You give a detailed critique of the film, exploring its filmic values. Thank you.

However, I don't understand the remark, "It's only a film." In our image-oriented culture--where people tend to think in terms of images, not ideas--films, television, video games, ad infinitum, ad nauseum, leave lasting impressions and shape people's perspectives (such as it is). As you mentioned to me, many think that the film "JFK," gives an accurate account of Kennedy's assassination, when, in fact, so much of it is contrived for effect, for profit.

If, in fact, the film does not push the anti-Christian themes as much as the book, then this is good. However, many may read the book having seen the film, especially since it is now out in paperback.

Bill said...

I meant it was just a movie in that the way the media was covering the movie and the way certain groups and organizations were attacking the film, that you’d have expected people to be renouncing Jesus right in the theatre, giant anti-Christian movements to form during the closing credits, and that the church would now be about as popular as Kevin Federline. Yet after all the protests, after all the hours spent on talk radio arguing each side, after all the hour-long TV specials, it turns out The DaVinci Code was just an average movie.

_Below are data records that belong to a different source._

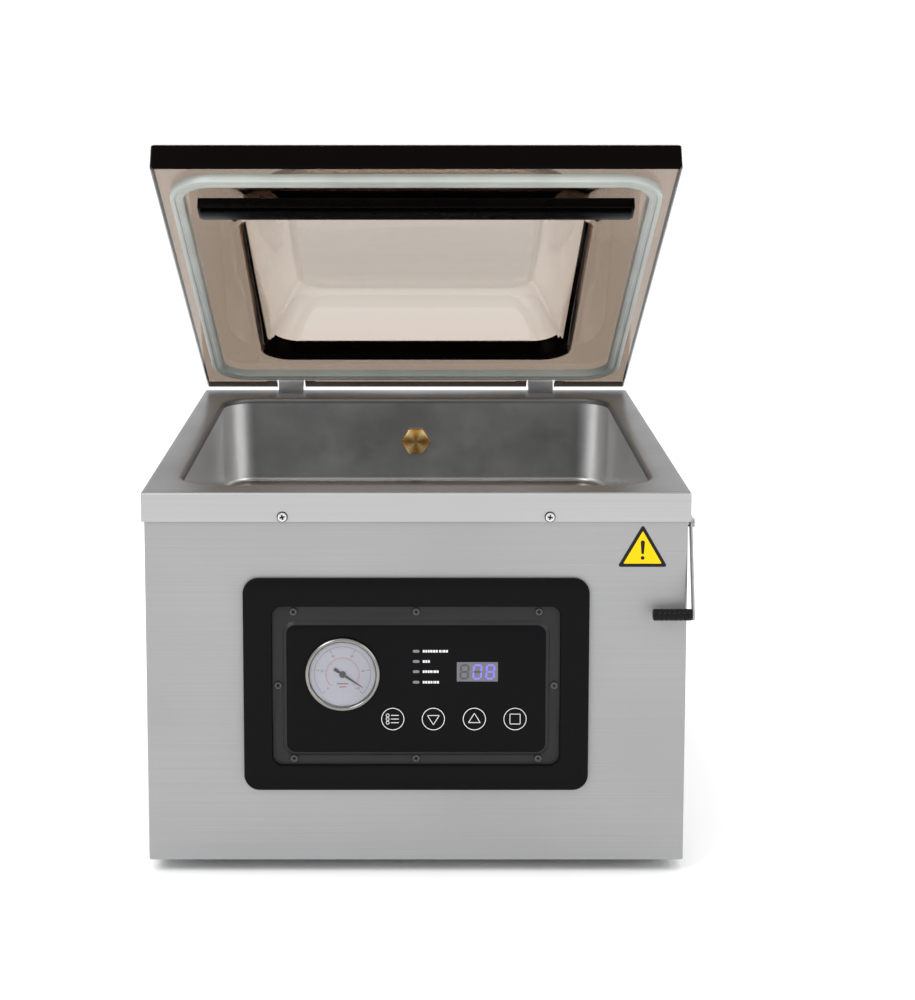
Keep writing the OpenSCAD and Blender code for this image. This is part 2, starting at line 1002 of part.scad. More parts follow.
casing_wrap();
rear_panel();
base_pan();
rubber_feet();
top_deck();
chamber_tub();
panel_screws();
control_bezel();
control_frame();
frame_screws();
keypad_plate();
gauge_bezel();
gauge_case();
gauge_glass();
gauge_dial();
gauge_pointer();
display_module();
indicator_lights();
key_menu();
key_down();
key_up();
key_stop();
tact_switches();
control_board();
hazard_label();
port_nut();
port_elbow();
suction_hoses();
valve_block();
solenoid_coils();
pump_body();
oil_case();
oil_sight_glass();
exhaust_filter();
motor_housing();
fan_cover();
motor_shaft();
motor_rotor();
motor_fan();
pump_mounts();
seal_transformer();
power_board();
power_inlet();
switch_housing();
power_rocker();
lid_sensor();
hinge_blocks();
hinge_pins();
hinge_springs();
lid_glass();
lid_gasket();
counter_bar();
counter_rubber();
seal_bar();
seal_wire();
lift_rods();
lift_cylinders();
latch_pivot();
latch_arm();
latch_grip();
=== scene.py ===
import json
import math

import bmesh
import bpy
from mathutils import Matrix, Vector


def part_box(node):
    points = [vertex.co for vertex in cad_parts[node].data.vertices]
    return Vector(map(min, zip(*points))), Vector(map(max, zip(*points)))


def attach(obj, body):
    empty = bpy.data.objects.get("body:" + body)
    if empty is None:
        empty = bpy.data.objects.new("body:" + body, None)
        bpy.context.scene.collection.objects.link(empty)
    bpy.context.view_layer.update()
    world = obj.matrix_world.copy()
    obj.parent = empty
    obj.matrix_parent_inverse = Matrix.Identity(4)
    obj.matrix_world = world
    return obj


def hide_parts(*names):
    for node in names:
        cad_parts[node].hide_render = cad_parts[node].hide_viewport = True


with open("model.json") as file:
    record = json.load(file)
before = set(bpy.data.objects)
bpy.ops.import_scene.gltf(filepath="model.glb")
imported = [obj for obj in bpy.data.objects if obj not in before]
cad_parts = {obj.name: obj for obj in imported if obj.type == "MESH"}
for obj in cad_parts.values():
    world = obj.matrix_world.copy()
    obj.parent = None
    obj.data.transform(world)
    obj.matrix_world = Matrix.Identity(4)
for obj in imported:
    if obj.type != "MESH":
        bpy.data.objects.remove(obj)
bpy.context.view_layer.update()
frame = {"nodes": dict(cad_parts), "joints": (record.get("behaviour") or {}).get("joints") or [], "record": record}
nodes = frame["nodes"]
MM = 0.001
THROUGH = 10 * MM          # how far a cutter reaches past the sheet it cuts
SMALL_GAP = 0.05 * MM      # how far a print sinks into its surface
QUARTER = math.pi / 2
TO_FRONT = Matrix.Rotation(QUARTER, 4, "X")      # local +Z becomes -Y

body_of = {}
for body_name, members in frame["record"]["behaviour"]["bodies"].items():
    for member in members:
        body_of[member] = body_name


# -------------------- pieces

def mesh_from(bm, name, fix_normals=True):
    """Writes a bmesh into a new mesh, and frees it."""
    if fix_normals:
        bmesh.ops.recalc_face_normals(bm, faces=bm.faces)
    mesh = bpy.data.meshes.new(name)
    bm.to_mesh(mesh)
    bm.free()
    return mesh


def linked(name, mesh):
    """An object for a mesh, linked to the scene."""
    obj = bpy.data.objects.new(name, mesh)
    bpy.context.scene.collection.objects.link(obj)
    return obj


def solid(name, bm):
    """An object made from a bmesh, not dressed yet."""
    return linked(name, mesh_from(bm, name))


def shade(obj, angle):
    """Smooth shading, with sharp edges where faces meet at more than the angle in degrees."""
    bm = bmesh.new()
    bm.from_mesh(obj.data)
    for face in bm.faces:
        face.smooth = True
    limit = math.radians(angle)
    for edge in bm.edges:
        edge.smooth = len(edge.link_faces) == 2 and edge.calc_face_angle(0) < limit
    bm.to_mesh(obj.data)
    bm.free()


def dress(obj, body, mat, node=None, angle=30):
    """Gives a piece its material, shading and body, and hides the CAD node it stands for."""
    obj.data.materials.clear()
    obj.data.materials.append(mat)
    shade(obj, angle)
    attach(obj, body)
    if node:
        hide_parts(node)
    return obj


def new_piece(name, bm, body, mat, node=None, angle=30):
    """A dressed piece made from a bmesh."""
    return dress(solid(name, bm), body, mat, node, angle)


def stand_in(node, bm, mat, angle=30):
    """The piece that stands for a CAD node and has its name."""
    return new_piece(node + "_piece", bm, body_of[node], mat, node, angle)


def apply_modifiers(obj):
    """Writes the object's modifiers into its mesh."""
    bpy.context.view_layer.update()
    graph = bpy.context.evaluated_depsgraph_get()
    mesh = bpy.data.meshes.new_from_object(obj.evaluated_get(graph))
    obj.modifiers.clear()
    obj.data = mesh


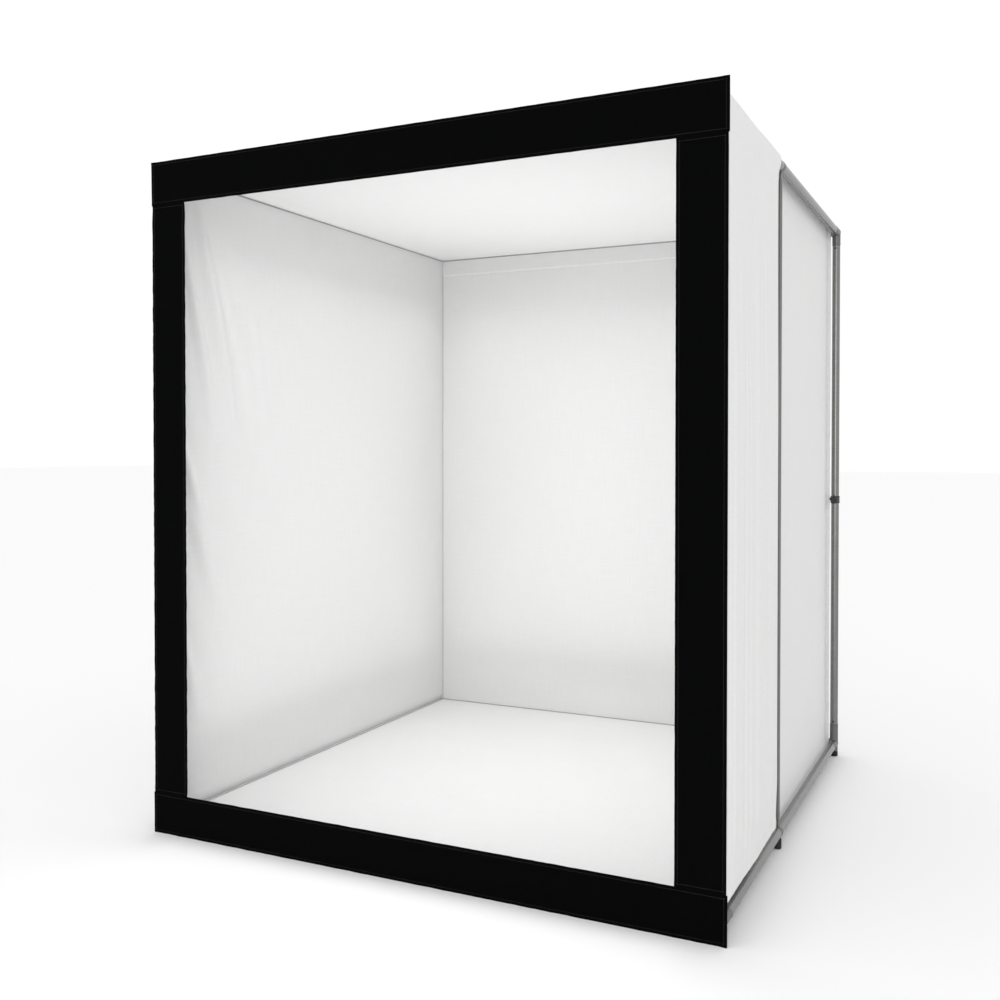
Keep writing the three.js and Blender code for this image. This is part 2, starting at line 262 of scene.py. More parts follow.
# The corner connectors: cast grey elbows with three round arms on a ball, a rolled lip at the end of each arm,
# and a neck under the bottom ones for the foot. Each is one skin, so that the arms flow together.
CAST_COLOUR = (0.17, 0.17, 0.168)
ARM_RADIUS = 0.017
BALL_RADIUS = 0.018
LIP_RADIUS = 0.0176
LIP_LENGTH = 0.005
LIP_BREAK = 0.0006
NECK_RADIUS = 0.016
CAST_VOXEL = 0.0016
CAST_SMOOTHING = 3
BALL_BANDS = 12

cast_metal = metal_finish("cast_grey", CAST_COLOUR, 0.42, 500.0)


def arm_profile(length):
    """A round arm from the ball's middle to its rolled lip."""
    return [
        (0, 0), (ARM_RADIUS, 0), (ARM_RADIUS, length - LIP_LENGTH), (LIP_RADIUS, length - LIP_LENGTH * 0.7),
        (LIP_RADIUS, length - LIP_BREAK), (ARM_RADIUS, length), (0, length),
    ]


def ball_profile(radius):
    """A ball, pole to pole."""
    turns = [math.pi * i / BALL_BANDS for i in range(BALL_BANDS + 1)]
    return [(radius * math.sin(t) if 0 < t < math.pi else 0, -radius * math.cos(t)) for t in turns]


def cast_skin(name, solids, voxel, passes):
    """Joins closed solids, given as points and faces, in one smooth cast skin."""
    points, faces = [], []
    for part_points, part_faces in solids:
        faces += [[i + len(points) for i in face] for face in part_faces]
        points += list(part_points)
    piece = mesh_object(name, points, faces)
    remesh = piece.modifiers.new("skin", "REMESH")
    remesh.mode = "VOXEL"
    remesh.voxel_size = voxel
    smooth = piece.modifiers.new("flow", "SMOOTH")
    smooth.factor = 0.5
    smooth.iterations = passes
    return applied(piece)


def post_at(end, side, level):
    """The post, or the length of a split one, that meets a corner."""
    if end == "front":
        return f"post_front_{side}"
    return f"post_rear_{side}_upper" if level == "top" else f"post_rear_{side}_lower"


SIDES = {"left": -1, "right": 1}
ENDS = {"front": 1, "rear": -1}
LEVELS = {"bottom": 1, "top": -1}
for side, x_sign in SIDES.items():
    for end, y_inward in ENDS.items():
        for level, z_inward in LEVELS.items():
            post = post_at(end, side, level)
            post_middle = tube_line(post)[0]
            rail_low, rail_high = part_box(f"rail_{side}_{level}_{end}")
            cross_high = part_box(f"rail_{end}_{level}")[1]
            centre = Vector((post_middle[0], post_middle[1], (rail_low[2] + rail_high[2]) / 2))
            post_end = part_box(post)[0][2] if level == "bottom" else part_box(post)[1][2]
            reach_z = abs(post_end - centre.z)
            reach_y = abs((rail_low[1] if end == "front" else rail_high[1]) - centre.y)
            reach_x = abs(abs(centre.x) - cross_high[0])
            solids = [
                turned(ball_profile(BALL_RADIUS), centre, (0, 0, 1), TUBE_STEPS),
                turned(arm_profile(reach_x), centre, (-x_sign, 0, 0), TUBE_STEPS),
                turned(arm_profile(reach_y), centre, (0, y_inward, 0), TUBE_STEPS),
                turned(arm_profile(reach_z), centre, (0, 0, z_inward), TUBE_STEPS),
            ]
            if level == "bottom":
                foot_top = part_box(f"foot_{end}_{side}")[1][2]
                neck = rod_profile(NECK_RADIUS, 0, centre.z - foot_top)
                solids.append(turned(neck, centre, (0, 0, -1), TUBE_STEPS))
            corner = f"corner_{end}_{side}_{level}"
            casting = cast_skin(f"{corner}_casting", solids, CAST_VOXEL, CAST_SMOOTHING)
            fitted(casting, cast_metal, [corner])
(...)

It wasn’t particularly persuasive, it wasn’t preachy and it wasn’t all that edgy or all that controversial. It was pretty much your basic Hollywood action/drama/history flick – like National Treasure. I agree that images can be quite powerful, moving and convincing, but besides Tom Hanks’ haircut, there weren’t a whole of lasting impressions from the The DaVinci Code.

I love movies, so I fully believe in the power of film to shape the world. But unfortunately or fortunately (depending on your point of view), The DaVinci Code movie didn’t match The DaVinci Code hype/controversy (or even the book). And I doubt a whole lot of peoples’ minds/hearts/beliefs were changed by this mediocre film.

Of course, had the movie had a better script, stronger characters and a more intellectual thesis, then perhaps it would have been more than just a movie; but since it wasn’t, I thought the whole ruckus about the film was much ado about nothing.